Now, CNN is asking; could the U.S. shut down the Internet?

The short answer, not really. It would be very difficult to shut down all U.S. Internet traffic from both a logistical -- due to the number of Internet providers and users -- and, more importantly, legal standpoint.

"They're all businesses. Their autonomy is sort of their bread and butter. And they're mostly unregulated. So the idea of having to comply fully with any government order to shut them off is pretty extreme. It's as if there were a government order to close every McDonald's -- all at once."

A country's legal framework, not its technical infrastructure, determines whether it is able to shut down its citizens' access to the Internet, said Cowie.

"It really comes down to the fact that somebody has to have the legal authority to go to a company that runs a large part of the internet in the United States and say, 'Turn off your connection to the outside world.' "
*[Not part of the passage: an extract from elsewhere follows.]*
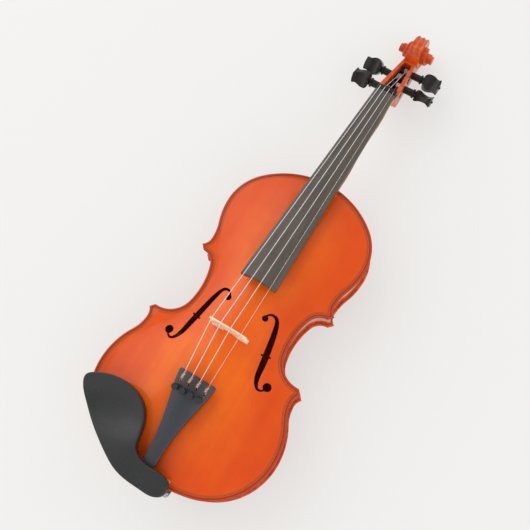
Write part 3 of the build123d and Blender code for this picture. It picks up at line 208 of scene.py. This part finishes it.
def maple(name, flame_scale, coat=0.6, bend=1.5, skew=0.0, pale=False):
    """Flamed maple. flame_scale squeezes the noise so that its stripes lie across the grain, a skew
    leans them to either side of the back's joint, and pale gives the neck's handle the colour of bare
    wood."""
    f = orange_varnish(name, coat, bend)
    place = f.place
    if skew:
        lean = f.math("MULTIPLY", f.math("ABSOLUTE", f.part("X")), skew)
        place = f.node("ShaderNodeCombineXYZ", {"X": f.part("X"), "Y": f.math("ADD", f.part("Y"), lean),
                                                "Z": f.part("Z")}).outputs[0]
    stripes = f.noise(f.stretched(flame_scale, place), 1.0, detail=2.0, distortion=0.4)
    stripes = f.ramp(stripes, (0.38, 0.0), (0.50, 0.5), (0.62, 1.0))
    pores = f.noise(f.stretched((700, 60, 700)), 1.0, detail=2.0)
    colour = f.mix(stripes, (0.80, 0.130, 0.008), (0.52, 0.052, 0.004))
    colour = f.mix(f.ramp(pores, (0.45, 0.0), (0.8, 0.25)), colour, (0.30, 0.030, 0.004))
    colour = patchy(f, colour, (0.44, 0.026, 0.003), 0.55)
    if pale:
        bare = f.mix(stripes, (0.72, 0.42, 0.20), (0.54, 0.28, 0.12))
        past_heel = f.between(f.part("Y"), 0.205, 0.222)
        before_head = f.between(f.part("Y"), 0.332, 0.314)
        handle = f.math("MULTIPLY", past_heel, before_head)
        low = f.between(f.part("Z"), 0.066, 0.060)
        colour = f.mix(f.math("MULTIPLY", handle, low), colour, bare)
    worn = f.math("MULTIPLY", f.near_edge(0.0009), f.noise(f.place, 120.0))
    colour = f.mix(f.math("MULTIPLY", worn, 0.6), colour, (0.22, 0.020, 0.004))
    f.set("Base Color", colour)
    f.bump(pores, 0.00003)
    return f.material


def bare_wood():
    """Unvarnished wood inside the body."""
    f = Finish("bare_wood", Roughness=0.6)
    grain = f.noise(f.stretched((200, 20, 60)), 1.0, detail=3.0)
    f.set("Base Color", f.mix(grain, (0.72, 0.50, 0.28), (0.50, 0.32, 0.16)))
    f.bump(grain, 0.0001)
    return f.material


def ebony(name, colour, streak, roughness, stretch=(160, 9, 160)):
    """Oiled ebony with fine streaks, drawn out along the Y axis unless stretch says otherwise."""
    f = Finish(name, Roughness=roughness, Specular_IOR_Level=0.28)
    pores = f.noise(f.stretched(stretch), 1.0, detail=5.0, roughness=0.65)
    f.set("Base Color", f.mix(f.ramp(pores, (0.35, 0.0), (0.75, 1.0)), colour, streak))
    worn = f.noise(f.place, 40.0, detail=3.0)
    f.set("Roughness", f.spread(worn, roughness - 0.07, roughness + 0.10))
    f.bump(pores, 0.00006)
    return f.material


def composite(name, colour, roughness):
    """Moulded black plastic, its edges rubbed a little brighter."""
    f = Finish(name, Roughness=roughness)
    speckle = f.noise(f.place, 900.0, detail=2.0)
    drift = f.noise(f.place, 30.0, detail=2.0)
    tint = f.mix(drift, colour, tuple(1.35 * c for c in colour))
    tint = f.mix(f.ramp(speckle, (0.4, 0.0), (0.8, 0.12)), tint, (0.14, 0.145, 0.16))
    uneven = f.ramp(f.noise(f.place, 150.0), (0.4, 0.0), (0.7, 0.5))
    rubbed = f.math("MULTIPLY", f.near_edge(0.0006), uneven)
    f.set("Base Color", f.mix(rubbed, tint, (0.10, 0.10, 0.105)))
    f.set("Roughness", f.spread(drift, roughness - 0.06, roughness + 0.08))
    f.bump(speckle, 0.00003)
    return f.material


def metal(name, colour, roughness):
    """Polished metal with dull patches and faint scratches along the Y axis."""
    f = Finish(name, Metallic=1.0, Roughness=roughness)
    marks = f.noise(f.stretched((900, 60, 900)), 1.0, detail=3.0)
    dull = f.noise(f.place, 90.0, detail=3.0)
    darker = tuple(0.72 * c for c in colour)
    f.set("Base Color", f.mix(f.ramp(dull, (0.4, 0.0), (0.8, 0.4)), colour, darker))
    f.set("Roughness", f.spread(marks, roughness * 0.7, roughness * 1.6))
    f.bump(marks, 0.00001)
    return f.material


def wound_string(name, colour, pitch):
    """Flat ribbon wound round the core: fine ridges across the string, with painted shade in the grooves
    between them.
    """
    f = Finish(name, Metallic=1.0, Roughness=0.36)
    ridges = f.bands(f.place, BAND_PERIOD / pitch, axis="Y")
    tarnish = f.noise(f.place, 60.0, detail=3.0)
    # painted shade: the colour is darker in the grooves between the ridges
    tint = f.mix(f.ramp(ridges, (0.0, 0.35), (0.6, 0.0)), colour, tuple(0.6 * c for c in colour))
    f.set("Base Color", f.mix(f.ramp(tarnish, (0.4, 0.0), (0.8, 0.35)), tint, (0.55, 0.50, 0.44)))
    f.bump(ridges, 0.00003)
    return f.material


def thread(name, colour, roughness, pitch, axis):
    """A screw: its thread is a bump along its axis, with painted shade in its grooves."""
    f = Finish(name, Metallic=1.0, Roughness=roughness)
    turns = f.bands(f.along(axis), BAND_PERIOD / pitch)
    oil = f.noise(f.place, 200.0, detail=3.0)
    # painted shade: the colour is darker in the thread's grooves
    tint = f.mix(f.ramp(turns, (0.1, 0.55), (0.7, 0.0)), colour, tuple(0.35 * c for c in colour))
    f.set("Base Color", f.mix(f.ramp(oil, (0.45, 0.0), (0.8, 0.4)), tint, (0.30, 0.26, 0.22)))
    f.bump(turns, 0.00012)
    return f.material


def bridge_maple():
    """Bare maple with short flecks."""
    f = Finish("bridge_maple", Roughness=0.48)
    flecks = f.noise(f.stretched((260, 260, 60)), 1.0, detail=3.0)
    colour = f.mix(f.ramp(flecks, (0.5, 0.0), (0.68, 0.7)), (0.93, 0.76, 0.54), (0.70, 0.48, 0.28))
    broad = f.noise(f.place, 30.0)
    f.set("Base Color", f.mix(f.math("MULTIPLY", broad, 0.35), colour, (0.84, 0.64, 0.41)))
    f.bump(flecks, 0.00005)
    return f.material


def cork():
    f = Finish("cork", Roughness=0.85)
    grains = f.node("ShaderNodeTexVoronoi", {"Vector": f.place, "Scale": 900.0}).outputs["Distance"]
    between_grains = f.ramp(grains, (0.2, 0.0), (0.8, 1.0))
    f.set("Base Color", f.mix(between_grains, (0.58, 0.38, 0.21), (0.30, 0.17, 0.09)))
    f.bump(grains, 0.0002)
    return f.material


def inlay():
    """Three plies: black on both sides of a pale one."""
    f = Finish("purfling", Roughness=0.45, Specular_IOR_Level=0.2, Coat_Weight=0.9, Coat_Roughness=0.08)
    grain = f.noise(f.stretched((900, 900, 900)), 1.0)
    dark = f.mix(grain, (0.045, 0.012, 0.005), (0.11, 0.022, 0.007))
    pale = f.mix(grain, (0.50, 0.12, 0.02), (0.34, 0.065, 0.010))
    f.set("Base Color", f.mix(f.near_edge(0.0005, 0.004, 0.03), pale, dark))
    return f.material


finishes = {
    "top_plate": spruce(),
    "back_plate": maple("back_maple", (9, 120, 9), skew=0.30),
    "rib": maple("rib_maple", (120, 120, 6), coat=1.0, bend=1.9),
    "neck": maple("neck_maple", (12, 130, 30), pale=True),
    "purfling": inlay(),
    "inside": bare_wood(),
    "fingerboard": ebony("fingerboard_ebony", (0.090, 0.076, 0.063), (0.135, 0.105, 0.080), 0.42),
    "ebony": ebony("ebony", (0.010, 0.0095, 0.009), (0.024, 0.020, 0.018), 0.24, (200, 200, 200)),
    "chin": composite("chin_rest_black", (0.013, 0.013, 0.0125), 0.45),
    "tail": composite("tailpiece_black", (0.028, 0.031, 0.038), 0.34),
    "knob": composite("knob_black", (0.020, 0.021, 0.023), 0.30),
    "bridge": bridge_maple(),
    "chrome": metal("chrome", (0.82, 0.83, 0.85), 0.10),
    "brass": metal("brass", (0.80, 0.60, 0.26), 0.22),
    "screw": thread("tuner_screw_thread", (0.78, 0.79, 0.81), 0.2, 0.00045, (0, -0.207, 0.978)),
    "post": thread("clamp_post_thread", (0.80, 0.80, 0.82), 0.18, 0.0007, (0, 0, 1)),
    "string": wound_string("string_silver", (0.80, 0.80, 0.82), 0.0003),
    "steel": metal("string_steel", (0.78, 0.78, 0.80), 0.22),
    "cord": composite("tail_cord", (0.022, 0.022, 0.023), 0.40),
    "cork": cork(),
}
finish_of = {
    "top_plate": "top_plate", "back_plate": "back_plate", "purfling": "purfling",
    "neck_and_scroll": "neck", "fingerboard": "fingerboard", "nut": "ebony", "saddle": "ebony",
    "bridge": "bridge", "tailpiece": "tail", "end_button": "ebony", "chinrest_plate": "chin",
    "chinrest_cork": "cork", "chinrest_foot_cork": "cork", "tailgut": "cord", "string_e": "steel",
    "string_winding_e": "steel",
}
# the first start that fits a node's name counts
finish_of_start = {
    "rib_": "rib", "peg_": "ebony", "string_ball": "brass", "string_": "string",
    "tuner_screw": "screw", "tuner_knob": "knob", "tuner_": "chrome",
    "chinrest_posts": "post", "chinrest_": "chrome", "tailgut_nuts": "brass",
}
for name, node in nodes.items():
    key = finish_of.get(name)
    if key is None:
        fitting = (value for start, value in finish_of_start.items() if name.startswith(start))
        key = next(fitting, "inside")
    node.data.materials.clear()
    node.data.materials.append(finishes[key])

# ---- turns of string on the pegs -----------------------------------------------------------------------
STEPS = 20              # points in a turn
LIFT = 0.0001           # between the turns and the one that lies over them
DROP = 6                # steps in which a string's end goes down beside its turns


def wire(name, width, centre, start, route, body):
    """A wound length of string round an axis along X, through (place along the axis, radius) steps."""
    curve = bpy.data.curves.new(name, "CURVE")
    curve.dimensions = "3D"
    curve.bevel_depth = width / 2
    curve.bevel_resolution = 3
    curve.use_fill_caps = True
    line = curve.splines.new("NURBS")
    line.points.add(len(route) - 1)
    for index, (x, radius) in enumerate(route):
        turn = start - 2 * math.pi * index / STEPS
        y = centre.y + radius * math.cos(turn)
        z = centre.z + radius * math.sin(turn)
        line.points[index].co = (x, y, z, 1)
    line.order_u = 3
    line.use_endpoint_u = True
    curve.materials.append(finishes["steel" if name.endswith("e") else "string"])
    piece = bpy.data.objects.new(name, curve)
    bpy.context.collection.objects.link(piece)
    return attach(piece, body)


def wind_string(string, width):
    """Turns that lie on the peg, and the arriving string's last turn, over them and down beside them."""
    low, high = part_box("string_winding_" + string)
    nut_low, nut_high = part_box("nut")
    centre = (low + high) / 2
    inner = (high.z - low.z) / 2 - width / 2
    outer = inner + width + LIFT
    to_nut = Vector(((nut_low.y + nut_high.y) / 2 - centre.y, nut_high.z - centre.z))
    start = math.atan2(to_nut.y, to_nut.x) - math.acos(outer / to_nut.length)
    room = (high.x - low.x - width) / 2
    inwards = -math.copysign(room, centre.x)
    count = int(2 * room / (1.04 * width)) * STEPS
    turns = [(centre.x + inwards * (1 - 2 * step / count), inner) for step in range(count + 1)]
    piece = wire("string_turns_" + string, width, centre, start, turns, f"peg_{string}_body")
    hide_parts("string_winding_" + string)
    beside = inwards + math.copysign(1.1 * width, inwards)
    last = [(centre.x + beside * min(1, step / STEPS), outer) for step in range(STEPS + 1)]
    last += [(centre.x + beside, outer + (inner - outer) * step / DROP) for step in range(1, DROP + 1)]
    wire("string_end_" + string, width, centre, start, last, "violin")


for string, width in (("g", 0.0008), ("d", 0.0008), ("a", 0.0007), ("e", 0.0003)):
    wind_string(string, width)

# ---- floor, light, camera -----------------------------------------------------------------------------
floor_z = cad_box[0].z - 0.0003
bpy.ops.mesh.primitive_circle_add(vertices=128, radius=2.4, fill_type="NGON", location=(0, 0, floor_z))
floor = bpy.context.object
floor.name = "floor"
f = Finish("floor", Roughness=0.9, Specular_IOR_Level=0.1)
f.set("Base Color", f.mix(f.noise(f.place, 3.0), (0.872, 0.864, 0.848), (0.882, 0.874, 0.858)))
# seen directly or in a reflection, the floor's shadows are lighter, as on an overexposed table
rays = f.node("ShaderNodeLightPath").outputs
seen = f.math("MAXIMUM", rays["Is Camera Ray"], rays["Is Glossy Ray"])
seen = f.math("MAXIMUM", seen, rays["Is Transmission Ray"])
glow = f.node("ShaderNodeEmission", {"Color": (0.888, 0.88, 0.863, 1)})
lit = f.node("ShaderNodeMixShader", {0: f.math("MULTIPLY", seen, 0.62), 1: f.shader.outputs[0],
                                     2: glow.outputs[0]})
f.tree.links.new(lit.outputs[0], f.tree.nodes["Material Output"].inputs["Surface"])
floor.data.materials.append(f.material)

# a light tent, brighter round the sides than overhead
world = bpy.data.worlds.new("studio")
bpy.context.scene.world = world
world.use_nodes = True
tree = world.node_tree
tent = tree.nodes["Background"]
tent.inputs["Strength"].default_value = 1.0
direction = tree.nodes.new("ShaderNodeSeparateXYZ")
tree.links.new(tree.nodes.new("ShaderNodeTexCoord").outputs["Generated"], direction.inputs[0])
# 0 at the sides, 1 straight overhead
height = tree.nodes.new("ShaderNodeMapRange")
height.interpolation_type = "SMOOTHSTEP"
height.inputs["From Min"].default_value = 0.55
height.inputs["From Max"].default_value = 0.98
tree.links.new(direction.outputs["Z"], height.inputs["Value"])
shade = tree.nodes.new("ShaderNodeMix")
shade.data_type = "RGBA"
shade.inputs[6].default_value = (0.945, 0.945, 0.94, 1)
shade.inputs[7].default_value = (0.46, 0.47, 0.48, 1)
tree.links.new(height.outputs[0], shade.inputs[0])
tree.links.new(shade.outputs[2], tent.inputs["Color"])


def softbox(name, place, aim, size, power):
    """A rectangular area light, its size in metres and its power in watts."""
    data = bpy.data.lights.new(name, "AREA")
    data.shape = "RECTANGLE"
    data.size, data.size_y = size
    data.energy = power
    lamp = bpy.data.objects.new(name, data)
    bpy.context.collection.objects.link(lamp)
    lamp.location = place
    lamp.rotation_euler = (Vector(aim) - Vector(place)).to_track_quat("-Z", "Y").to_euler()


softbox("key", (-1.9, 0.7, 1.6), (0, 0.1, 0), (2.8, 2.8), 26)
softbox("fill", (1.7, -1.2, 1.6), (0, 0.1, 0), (2.6, 2.6), 15)

camera = bpy.data.objects.new("camera", bpy.data.cameras.new("camera"))
bpy.context.collection.objects.link(camera)
camera.location = (0.1734, -0.1024, 0.8058)
look = Vector((-0.2289, 0.2309, -0.9457)).normalized()
up = Vector((-0.474, 0.822, 0.315))
side = look.cross(up).normalized()
camera.rotation_euler = Matrix((side, side.cross(look), -look)).transposed().to_euler()
camera.data.sensor_width = 36.0
camera.data.lens = 52.0
bpy.context.scene.camera = camera

bpy.context.scene.view_settings.view_transform = "Standard"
However, as CNET reports, three U.S. senators have submitted legislation to give the president emergency powers over the internet in the event of a cyberattack or other disaster scenario.

On Wednesday, the bill's authors tried to distance themselves from what's happened in Egypt, issuing a statement:

"Our bill already contains protections to prevent the president from denying Americans access to the Internet -- even as it provides ample authority to ensure that those most critical services that rely on the Internet are protected."


It goes on to say that even when governments try to shut down web access, the net is so decentralized and therefore, redundant, that it makes killing Internet service like playing one giant game of Whack-A-Mole.
Shutting down the global internet would be more of a trick, requiring a level of global coordination that would be extremely unlikely if not impossible, the experts said.

"If you really wanted to turn off the global internet, you'd have to seek out people on every continent and every country," said Cowie from Renesys. "The internet is so decentralized that there is no kill switch."

"No you can't do that," said Harvard's Faris. "The internet is designed to be robust. Certain links break and then other links are opened."

In Egypt, for example, people who couldn't access the broadband internet were able to place international phone calls to Europe to log on to dial-up internet service, he said, which, of course, operates on phone lines.